UPDATE: A mere 2 weeks after I wrote this, Rory Sutherland had something sensible to say about it in the Spectator. [PASTEBIN]

5 thoughts on “Conformity through technology

  1. ”The diesel thing is another matter. There’s no doubt that the taxation-driven push towards diesel engines has had a terrible impact on town centre air pollution across Europe and that the particulates and Nitrogen gases have caused people health problems and suffereing, probably netting out in grim deaths that could have been avoided otherwise. The problems were all well known and documented 20 years ago. ”

    I’ve often wondered whether it might be fun to start a crowd-fund campaign to sue WWF, Greenpeace, the government, etc., for campaigning and incentivising diesel cars, given that the dangers were, as you say, known.

    I might do it just for a giggle, frankly. Want to stir some shit with me…?

    DK

  2. “The diesel thing is another matter. There’s no doubt that the taxation-driven push towards diesel engines has had a terrible impact on town centre air pollution across Europe and that the particulates and Nitrogen gases have caused people health problems and suffereing, probably netting out in grim deaths that could have been avoided otherwise.”

    Hardly. If so much as one person has died as a result of diesel engine emissions in any location in the UK, given the way this country works, the eco-dickheads would on the job like flies on a fresh one. If it were true, the subsequent answer is then nothing to do with cars, it is to ban every bus in the country. (Not going to happen.) electrify the railways. (Unlikely unless it involves lines into London, the rest of us get second hand underground trains that run on, erm, diesel.) and insist that all road freight goes by rail for as much of it’s journey as possible. (La la land, given how keen the supermarkets are upon out of town distribution centres.)

    Seriously, it’s had no impact. Because there is barely any to begin with. If I recall, the entire fad for diesel was a consequence of lots of trendies discovering that you could run engines upon waste cooking oil. We were all told that this thing “goes on all of the time in Germany” and so we all had to rush out and buy a diesel powered car. No-one likes filtering bits out of chip fat or paying extortionate rates for biodiesel however, and so some pretext had to be run up to force people into buying them. Prior to this the only people who owned diesels were cranks who drove Peugeots, high mileage business reps on the boss’s account, and smug Volvo owners.

    The car companies collude with ever-lower-exhaust-emissions and other green bullshit (Formula E, F1’s hybrid engines, the Toyota Prius) because they hope that it forces the general population, who have long known how long you can run an ordinary car for provided that you competently maintain it and don’t drive an idiot, into throwing their current vehicle away and going and buying a new, “green” one.

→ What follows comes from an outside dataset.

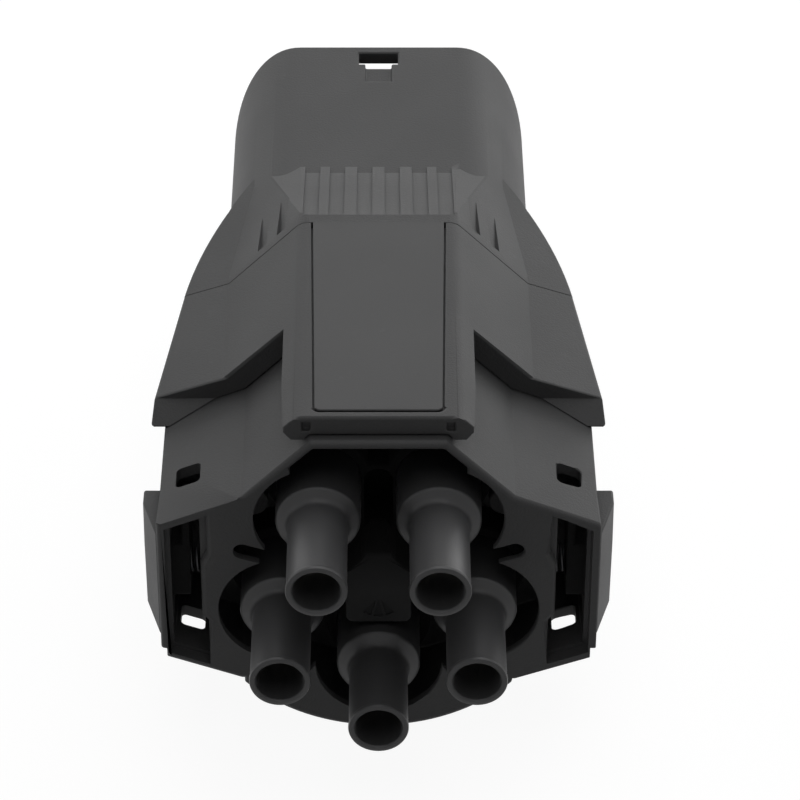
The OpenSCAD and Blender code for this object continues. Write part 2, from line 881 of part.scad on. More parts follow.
module contact(i) {
  front = tube_tip(i) + contact_recess;
  color(brass) place() at_ring(TUBE_ANGLES[i])
    difference() {
      turned() contact_profile(i);
      translate([-0.35, front - 1, -big / 2]) cube([0.7, socket_depth - 3, big]);
    }
}

// The ring springs that close the slotted sockets
module socket_springs() {
  color(steel) place()
    for (i = [0:4])
      at_ring(TUBE_ANGLES[i]) turned()
        translate([socket_r - 0.43, tube_tip(i) + contact_recess + 3.05]) square([0.42, 0.9]);
}

// The plate that holds the contacts and tubes in the insulator
module retainer_plate() {
  color(charcoal) place()
    difference() {
      union() {
        rod(retainer_y, retainer_y + retainer_t, retainer_r);
        for (a = BOARD_ANGLES) at_ring(a, board_screw_r) rod(retainer_y, board_y - seat_gap / 2, board_post_r);
      }
      for (a = TUBE_ANGLES) at_ring(a) rod(retainer_y - 1, retainer_y + retainer_t + 1, shank_r + seat_gap);
      for (a = SCREW_ANGLES)
        at_ring(a, screw_ring_r) rod(retainer_y - 1, retainer_y + retainer_t + 1, screw_r + screw_gap);
      for (a = BOARD_ANGLES)
        at_ring(a, board_screw_r)
          rod(board_y + board_t - board_screw_l - screw_tip, board_y + 1, small_r + screw_gap);
    }
}

// A pan-head screw with a cross recess; it points to the front from a head that seats at y
module screw(y, len, r = screw_r, hr = head_r, ht = head_t) {
  difference() {
    union() {
      rod(y - len, y + 0.1, r);
      turned() {
        translate([0, y]) square([hr - 0.5, ht]);
        translate([0, y]) square([hr, ht - 0.5]);
        translate([hr - 0.5, y + ht - 0.5]) circle(0.5, $fn = 16);
      }
    }
    for (a = [0, 90])
      rotate([0, a, 0]) translate([-hr * 0.6, y + ht * 0.4, -hr * 0.14]) cube([hr * 1.2, ht, hr * 0.28]);
  }
}

module retainer_screws() {
  color(steel) place()
    for (a = SCREW_ANGLES) at_ring(a, screw_ring_r) screw(retainer_y + retainer_t, retainer_screw_l);
}

// The coding board: a round board with clear holes for the contacts
module coding_board() {
  color(board_green) place()
    difference() {
      rod(board_y, board_y + board_t, board_r);
      for (a = TUBE_ANGLES) at_ring(a) rod(board_y - 1, board_y + board_t + 1, shank_r + 1);
      for (a = BOARD_ANGLES)
        at_ring(a, board_screw_r) rod(board_y - 1, board_y + board_t + 1, small_r + screw_gap);
    }
}

module board_screws() {
  color(steel) place()
    for (a = BOARD_ANGLES)
      at_ring(a, board_screw_r) screw(board_y + board_t, board_screw_l, small_r, small_head_r, small_head_t);
}

module coding_resistor() {
  color([0.75, 0.66, 0.50]) place()
    translate([-3.2, board_y + board_t, -1.3]) {
      translate([0, 1.3, 1.3]) rotate([0, 90, 0]) cylinder(h = 6.4, r = 1.2);
      for (x = [0.6, 5.8]) translate([x - 0.4, 0, 0.9]) cube([0.8, 1.3, 0.8]);
    }
}

module temperature_sensor() {
  color(dark) place()
    translate([-1.6, board_y + board_t, -9.2]) cube([3.2, 1.6, 2.4]);
}

// The plate behind the frame, with four posts that take the long screws
module mid_frame() {
  color(charcoal) place()
    difference() {
      union() {
        spigot(0, mid_y, mid_y + mid_t);
        for (a = POST_ANGLES)
          at_ring(a, screw_ring_r) rod(mid_y, insert_y - insert_nose - seat_gap / 2, mid_post_r);
      }
      for (a = TUBE_ANGLES) at_ring(a) rod(mid_y - 1, mid_y + mid_t + 1, shank_r + seat_gap);
      rod(mid_y - 1, mid_y + mid_t + 1, mid_hole_r);
      for (a = POST_ANGLES)
        at_ring(a, screw_ring_r) rod(post_screw_y - post_screw_l - screw_tip, insert_y, screw_r + screw_gap);
      for (p = mid_screw_places())
        translate([p[0], 0, p[1]]) rod(mid_y - 1, mid_y + mid_t + 1, screw_r + screw_gap);
    }
}

module mid_frame_screws() {
  color(steel) place()
    for (p = mid_screw_places()) translate([p[0], 0, p[1]]) screw(mid_y + mid_t, mid_screw_l);
}

module shell_seal() {
  y0 = mid_y + mid_t + seat_gap / 2;
  color(dark) place()
    difference() {
      spigot(0, y0, seam_y - spigot_len - seat_gap / 2);
      spigot(spigot_t, y0 - 1, seam_y);
    }
}

// The insert in the sleeve that the rear pins stand in
module pin_insert() {
  color(dark) place()
    difference() {
      union() {
        slab(insert_y, insert_y + insert_t) sleeve_outline(sleeve_wall + seat_gap);
        slab(insert_y - insert_nose, insert_y + 0.1) sleeve_outline(sleeve_wall + ledge_in + seat_gap);
        for (a = TUBE_ANGLES) at_ring(a) rod(insert_y, insert_y + insert_t + boss_out, pin_d / 2 + 2.5);
      }
      for (a = TUBE_ANGLES) at_ring(a) rod(insert_y - insert_nose - 1, insert_y + big, shank_r + shank_gap);
      for (a = POST_ANGLES)
        at_ring(a, screw_ring_r) {
          rod(insert_y - insert_nose - 1, insert_y + big, screw_r + screw_gap);
          rod(post_screw_y, insert_y + big, head_r + screw_gap);
        }
    }
}

module assembly_screws() {
  color(steel) place()
    for (a = POST_ANGLES) at_ring(a, screw_ring_r) screw(post_screw_y, post_screw_l);
}

// A side button, drawn for the right side: a wedge with a crease along its middle
function button_y1() = button_front + button_l;

module side_button() {
  back_x = frame_half_w - button_back_in;
  rear_x = frame_half_w + button_proud;
  front_x = frame_half_w + button_front_proud;
  flange_x = button_flange_x();
  flange_top = button_z + button_h / 2 + button_flange;
  difference() {
    union() {
      intersection() {
        translate([0, 0, button_z - button_h / 2])
          linear_extrude(button_h)
            polygon([
              [back_x, button_front], [front_x, button_front],
              [rear_x - button_crease, button_y1() - button_flat_l],
              [rear_x, button_y1()], [back_x, button_y1()]
            ]);
        slab(0, big)
          polygon([
            [0, button_z + button_h / 2], [rear_x - button_crease, button_z + button_h / 2],
            [rear_x, button_z], [rear_x - button_crease, button_z - button_h / 2], [0, button_z - button_h / 2]
          ]);
      }
      translate([flange_x, button_stem[0], button_stem_z[0]])
        cube([back_x - flange_x + 1, button_stem[1] - button_stem[0], button_stem_z[1] - button_stem_z[0]]);
      translate([flange_x, button_stem[0], button_stem_z[0]])
        cube([button_flange_t, button_y1() + button_flange - button_stem[0], flange_top - button_stem_z[0]]);
    }
    translate([flange_x - 1, spring_y(), button_z]) rotate([0, 90, 0])
      cylinder(h = pocket_depth + 1, r = spring_r + 0.4);
  }
}

function button_flange_x() = plate_half_w + button_travel + slide_gap;
function spring_y() = (button_stem[0] + button_stem[1]) / 2;

module left_button() {
  color(charcoal) place() mirror([1, 0, 0]) side_button();
}

module right_button() {
  color(charcoal) place() side_button();
}

// The spring behind a button, as a stack of rings from the partition to the button's pocket
module button_spring() {
  x0 = plate_half_w;
  x1 = button_flange_x() + pocket_depth;
  pitch = (x1 - x0 - spring_wire) / spring_turns;
  translate([0, spring_y(), button_z]) rotate([0, 90, 0])
    difference() {
      translate([0, 0, x0]) cylinder(h = x1 - x0, r = spring_r);
      translate([0, 0, x0 - 1]) cylinder(h = x1 - x0 + 2, r = spring_r - spring_wire);
      for (k = [0:spring_turns - 1])
        rotate([0, 0, 180 * (k % 2)])
          translate([-spring_r + 0.8, -5, x0 + spring_wire + k * pitch]) cube([10, 10, pitch - spring_wire]);
    }
}

module left_button_spring() {
  color(steel) place() mirror([1, 0, 0]) button_spring();
}

module right_button_spring() {
  color(steel) place() button_spring();
}

rear_shell();
front_cover();
label_plate();
contact_frame();
insulator_block();
contact_tube(0);  // tube_upper_left
contact_tube(1);  // tube_upper_right
contact_tube(2);  // tube_lower_left
contact_tube(3);  // tube_lower_right
contact_tube(4);  // tube_bottom
contact(0);  // contact_upper_left
contact(1);  // contact_upper_right
contact(2);  // contact_lower_left
contact(3);  // contact_lower_right
contact(4);  // contact_bottom
socket_springs();
retainer_plate();
retainer_screws();
coding_board();
coding_resistor();
temperature_sensor();
board_screws();
mid_frame();
mid_frame_screws();
shell_seal();
pin_insert();
assembly_screws();
left_button();
right_button();
left_button_spring();
right_button_spring();
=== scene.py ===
# %% [markdown]
# # A charging adapter with five contact tubes
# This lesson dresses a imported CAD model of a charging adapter. The solids already have their true
# sizes and places, so nothing is fitted by eye here. The moulded shells get the soft edges that a
# mould leaves, the contact tubes and the button springs are modelled anew, and every surface gets
# a finish of its own.

# %% Load the frame
import json
import math
import bpy
import bmesh
import numpy as np
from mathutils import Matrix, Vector, kdtree


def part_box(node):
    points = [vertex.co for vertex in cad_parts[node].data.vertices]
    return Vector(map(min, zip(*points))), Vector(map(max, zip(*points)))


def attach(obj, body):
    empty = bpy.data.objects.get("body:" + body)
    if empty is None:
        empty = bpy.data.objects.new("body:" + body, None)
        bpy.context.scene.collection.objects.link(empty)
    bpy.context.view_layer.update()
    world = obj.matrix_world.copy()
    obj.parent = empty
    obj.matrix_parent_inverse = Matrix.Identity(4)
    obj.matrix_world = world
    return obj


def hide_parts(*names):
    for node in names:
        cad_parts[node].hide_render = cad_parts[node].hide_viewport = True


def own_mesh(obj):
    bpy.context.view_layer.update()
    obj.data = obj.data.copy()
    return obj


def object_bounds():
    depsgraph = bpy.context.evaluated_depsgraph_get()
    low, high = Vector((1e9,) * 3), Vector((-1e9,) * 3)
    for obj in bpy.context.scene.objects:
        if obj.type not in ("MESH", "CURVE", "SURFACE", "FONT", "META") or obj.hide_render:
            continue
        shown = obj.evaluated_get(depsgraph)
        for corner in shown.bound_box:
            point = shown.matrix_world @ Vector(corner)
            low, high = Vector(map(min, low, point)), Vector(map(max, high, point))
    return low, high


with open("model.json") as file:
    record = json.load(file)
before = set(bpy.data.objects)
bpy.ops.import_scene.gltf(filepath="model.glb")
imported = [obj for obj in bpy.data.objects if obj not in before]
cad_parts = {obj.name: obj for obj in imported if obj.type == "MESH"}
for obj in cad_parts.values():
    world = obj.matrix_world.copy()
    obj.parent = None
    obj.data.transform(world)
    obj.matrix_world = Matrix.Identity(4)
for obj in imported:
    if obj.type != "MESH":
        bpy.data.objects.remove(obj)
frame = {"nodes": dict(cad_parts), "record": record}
cad_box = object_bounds()
MM = 0.001
print("size in mm", [round(v / MM, 1) for v in cad_box[1] - cad_box[0]])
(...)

    It’s only gone wrong for them in that Nitrous oxide production is simply a physical reality of high engine compression ratios, and the fact that the push towards diesel engines therefore resulted in state mandated, la-la land emissions targets that companies like Volkswagen were reduced to lying about having reached.

    The “electronic speed limiters” are just another example of it in that they are simply the old idea of vehicle tracking devices (Tony Blair and Gordon were briefly quite keen upon them.) installed in cars so that you are billed by the mile and stiffed if you travel in peak, just as Uber has it’s “Surge” pricing rates, all now dressed up in the name of safety.

    “These laws will come in 2021/2022.. I reckon I could run pre-2021 cars for the rest of my natural, the way cars are built these days, so long as I’m canny. ”

    You won’t be allowed to just keep using your old car unless you get it converted at deliberately ruinous rates.

    They are not even new technology in that Japanese cars have had an electronic 112 mph limiter for decades. It was created by, you guessed it, car manufacturers, who could then claim with a straight face that the 275-300 horsepower, turbocharged luxury/performance cars they were selling were perfectly suitable for road use in a country where the national speed limit is 70.

    This was back when car companies didn’t give a shit about the environment and nor did the public, because owning a flash car was proof of how well you’d done.

    • “Hardly. If so much as one person has died as a result of diesel engine emissions in any location in the UK, given the way this country works, the eco-dickheads would on the job like flies on a fresh one”

      Do you really believe that they would capitulate on their CO2 crusade for the sake of a few human deaths? Many of these people are misanthropes who’d like to see the planet turned over to the animals. The polar bear isn’t their poster child for nothing. The CO2 blinded them to everything else. They knew there would likely be deaths due to emissions, but saw this as the lesser evil. All they had to do was make noise about rising sea levels and oily cormorants and people soon forget about the deaths of a few humans they probably wouldn’t have liked anyway.

      “They are not even new technology in that Japanese cars have had an electronic 112 mph limiter for decades.”

      Well yes, I know that of course. I can set any speed limit I want in my car, up to the 155mph hard-limit.. have been able to for years.

      The issue is with making the speed limiter adjust its maximum speed dynamically as you go down the road… with ever changing speed limits across the country, roadworks, temporary speed limits, new roads etc.. how does the database get compiled, and kept up to date?

      If you’ve ever driven a 5 year old car with sat nav in it, you’ll know that any time you’re driving down even a newish road. the sat nav thinks you’re in a field and completely loses its mind.

      There are solutions to this challenge but they are likely to be massively costly and never sufficiently accurate to rely on even 99%. Then there’s the liability when a malfunction in the system that distributes the information to cars causes a crash. Who pays? Who gets sued?

      It’s not insurmountable, but it’d involve the EU steamrollering all logical, ethical, legal and commercial objections.

  3. Another excellent article. Although you do miss one point. It was when men were turned into girly men by constant browbeating and our pathetic education system that emphasises girly type feelings over actions.

    I for one can’t wait till Sharia Law takes over, our currently emasculated systems can’t fight it as appeasement is their only tool, and the pendulum swings back.